==== INFORMATION SUPPLIED ====

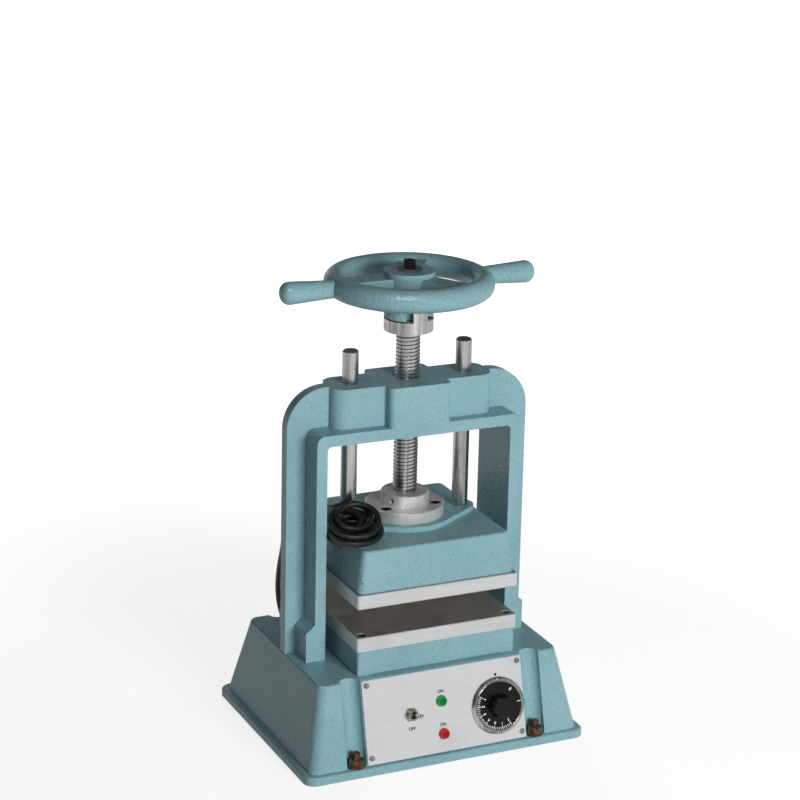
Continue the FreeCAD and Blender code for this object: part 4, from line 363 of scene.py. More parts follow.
def settle(points, held_start, held_end):
    """Lets the turns sink onto the casting and each other, keeping their length and a diameter apart."""
    line = np.array(points, float)
    count = len(line)
    free = np.ones((count, 1))
    free[:held_start] = 0
    free[count - held_end:] = 0
    # the smooth line's points halfway between its control points and beside each of them
    middle = (np.eye(count)[:-1] + np.eye(count)[1:]) / 2
    beside = 0.75 * np.eye(count)[1:-1] + 0.125 * (np.eye(count)[:-2] + np.eye(count)[2:])
    sample = np.vstack([middle, beside])
    weight = sample.sum(0)[:, None]
    order = np.concatenate([np.arange(count - 1) + 0.5, np.arange(1, count - 1)])
    apart = np.abs(order[:, None] - order[None]) > STRANDS_APART
    length = np.linalg.norm(np.diff(line, axis=0), axis=1)
    for step in range(SETTLE_STEPS):
        line[:, 2] -= SINKING * free[:, 0] * max(0, SINK_UNTIL - step / SETTLE_STEPS)
        for _ in range(SETTLE_PASSES):
            line += sample.T @ part_strands(sample @ line, apart) / weight * free
            line += sample.T @ push_off(sample @ line, CORD / 2) / weight * free
            keep_length(line, length, free)
            bend = line[:-4] - 4 * line[1:-3] + 6 * line[2:-2] - 4 * line[3:-1] + line[4:]
            line[2:-2] -= STIFFNESS * bend * free[2:-2]
    return line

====

* DIRECTIONS FOR THIS TASK
Write out the data exactly as it stands.

* RESPONSE TO THE TASK
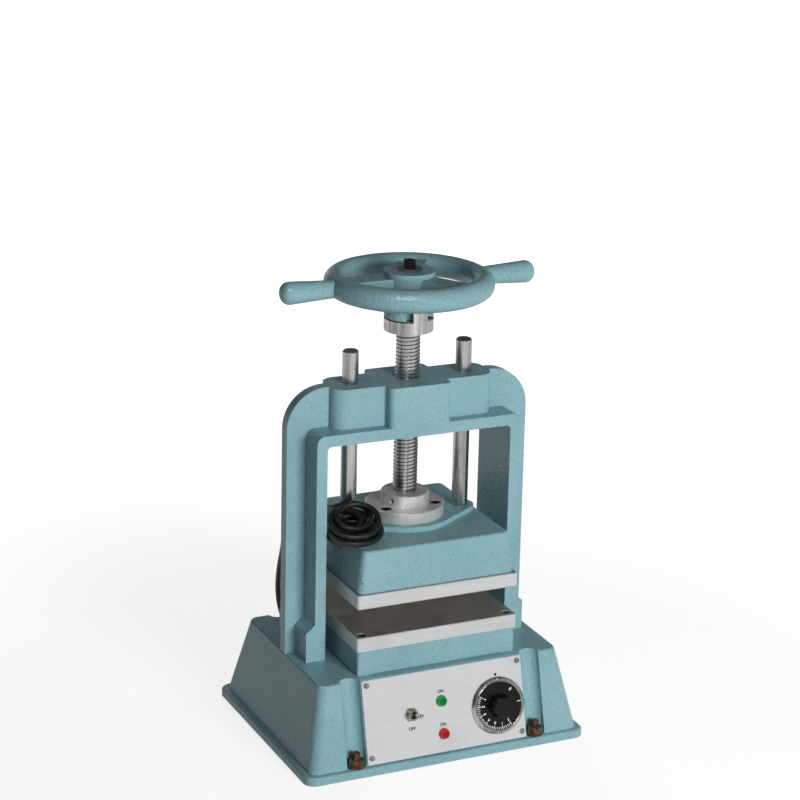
Continue the FreeCAD and Blender code for this object: part 4, from line 363 of scene.py. More parts follow.
def settle(points, held_start, held_end):
    """Lets the turns sink onto the casting and each other, keeping their length and a diameter apart."""
    line = np.array(points, float)
    count = len(line)
    free = np.ones((count, 1))
    free[:held_start] = 0
    free[count - held_end:] = 0
    # the smooth line's points halfway between its control points and beside each of them
    middle = (np.eye(count)[:-1] + np.eye(count)[1:]) / 2
    beside = 0.75 * np.eye(count)[1:-1] + 0.125 * (np.eye(count)[:-2] + np.eye(count)[2:])
    sample = np.vstack([middle, beside])
    weight = sample.sum(0)[:, None]
    order = np.concatenate([np.arange(count - 1) + 0.5, np.arange(1, count - 1)])
    apart = np.abs(order[:, None] - order[None]) > STRANDS_APART
    length = np.linalg.norm(np.diff(line, axis=0), axis=1)
    for step in range(SETTLE_STEPS):
        line[:, 2] -= SINKING * free[:, 0] * max(0, SINK_UNTIL - step / SETTLE_STEPS)
        for _ in range(SETTLE_PASSES):
            line += sample.T @ part_strands(sample @ line, apart) / weight * free
            line += sample.T @ push_off(sample @ line, CORD / 2) / weight * free
            keep_length(line, length, free)
            bend = line[:-4] - 4 * line[1:-3] + 6 * line[2:-2] - 4 * line[3:-1] + line[4:]
            line[2:-2] -= STIFFNESS * bend * free[2:-2]
    return line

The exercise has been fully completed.